A notification system is a resilient dispatch layer in front of several unreliable external gateways. Its design is a handful of decisions that reinforce each other:

ConcernMechanism
How do messages actually reach devices?Third-party gateways per channel: APNs (iOS push), FCM (Android push), an SMS provider, an email provider.
Where do we send to?Contact info — user id, device tokens, phone, email — collected at sign-up and install, stored in a DB.
How do callers trigger sends?Notification servers authenticate the caller, apply rate limits, render the template, persist, and enqueue.
How do we stay isolated from flaky gateways?A message queue per channel: isolation, buffering, independent scaling, and backpressure.
How do we avoid losing messages?Persist first to the notification log, then retry on error with backoff.
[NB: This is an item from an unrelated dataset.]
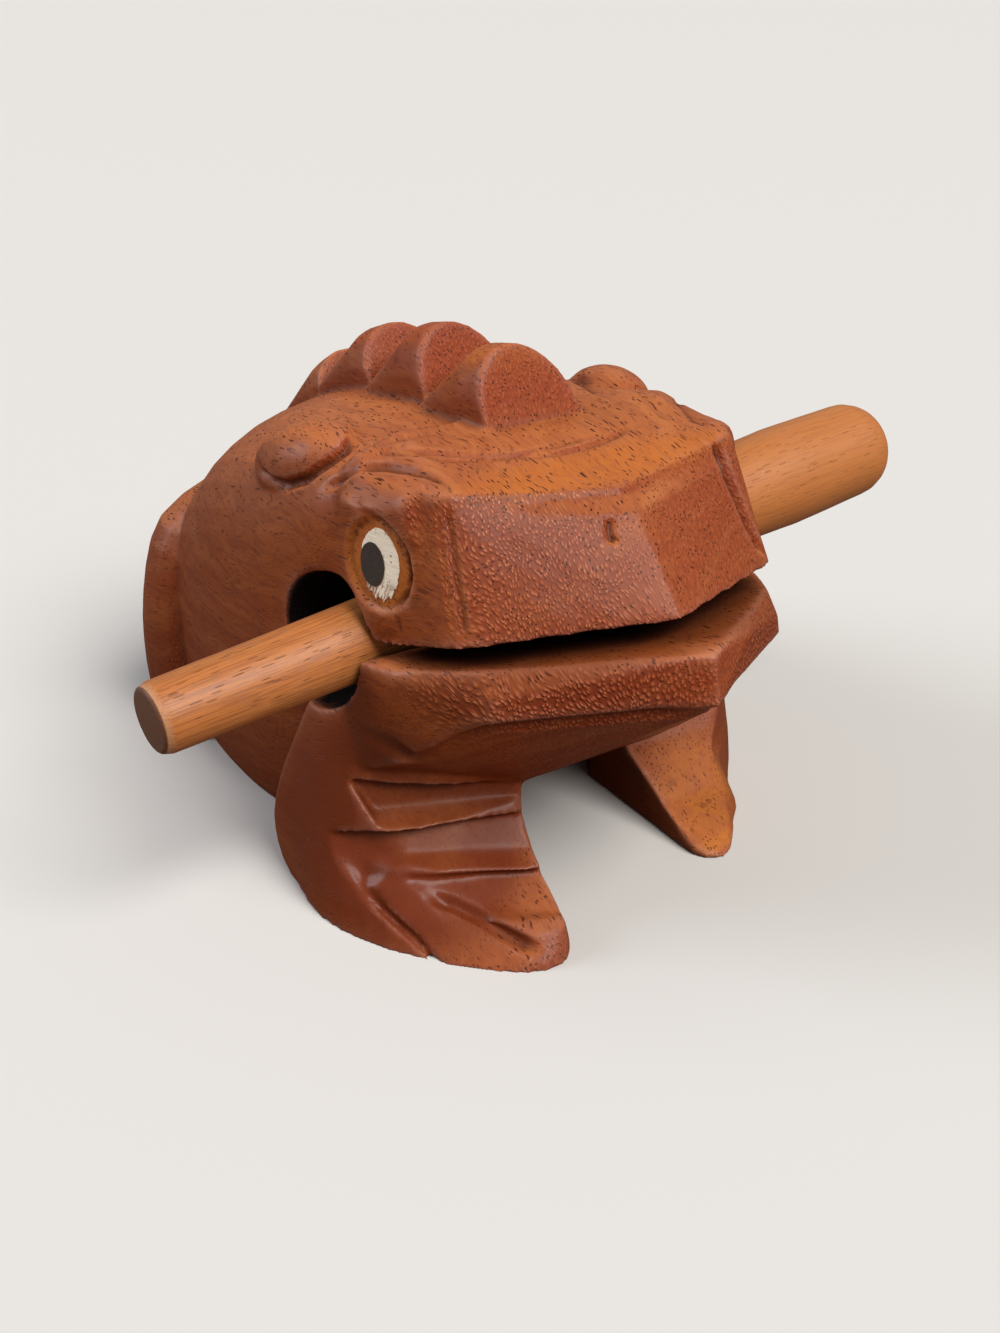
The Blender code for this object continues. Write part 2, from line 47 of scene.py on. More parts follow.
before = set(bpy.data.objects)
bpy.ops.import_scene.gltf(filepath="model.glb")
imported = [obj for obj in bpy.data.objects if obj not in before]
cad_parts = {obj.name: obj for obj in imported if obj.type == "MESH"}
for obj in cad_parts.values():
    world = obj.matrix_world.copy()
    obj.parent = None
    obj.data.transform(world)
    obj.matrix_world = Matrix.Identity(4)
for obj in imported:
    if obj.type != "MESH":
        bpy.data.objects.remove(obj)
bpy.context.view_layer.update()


class FrogCarving(PropertyGroup):
    """Sizes of the carving that is finer than the CAD solid."""

    grid: FloatProperty(
        name="Surface grid",
        description="Size of the faces that the carved surface is drawn with",
        default=0.00045,
        min=0.0003,
        unit="LENGTH",
    )
    softening: IntProperty(
        name="Softening",
        description="How many times the edges are rubbed down",
        default=4,
        min=0,
        max=20,
    )
    tool_marks: FloatProperty(
        name="Tool marks",
        description="Height of the low waves that the carving knife leaves",
        default=0.00022,
        unit="LENGTH",
    )
    triangle_limit: IntProperty(
        name="Triangles",
        description="Most triangles that the frog may have",
        default=192000,
        min=20000,
        max=199000,
    )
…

How do we avoid sending twice?Dedup on a unique notification id before calling the gateway.
How do we keep content consistent?A template store with reusable, parameterized, localizable content.
How do we avoid spamming users?User settings / opt-out plus per-user, per-category rate limiting.
How do we know what happened?A notification log plus an analytics service tracking sent, delivered, and clicked.
The recurring theme: every part of the design exists to absorb the unreliability of services you do not control. Queues isolate them, persistence and retries survive them, dedup tames the retries, and the log and analytics make the whole opaque chain observable.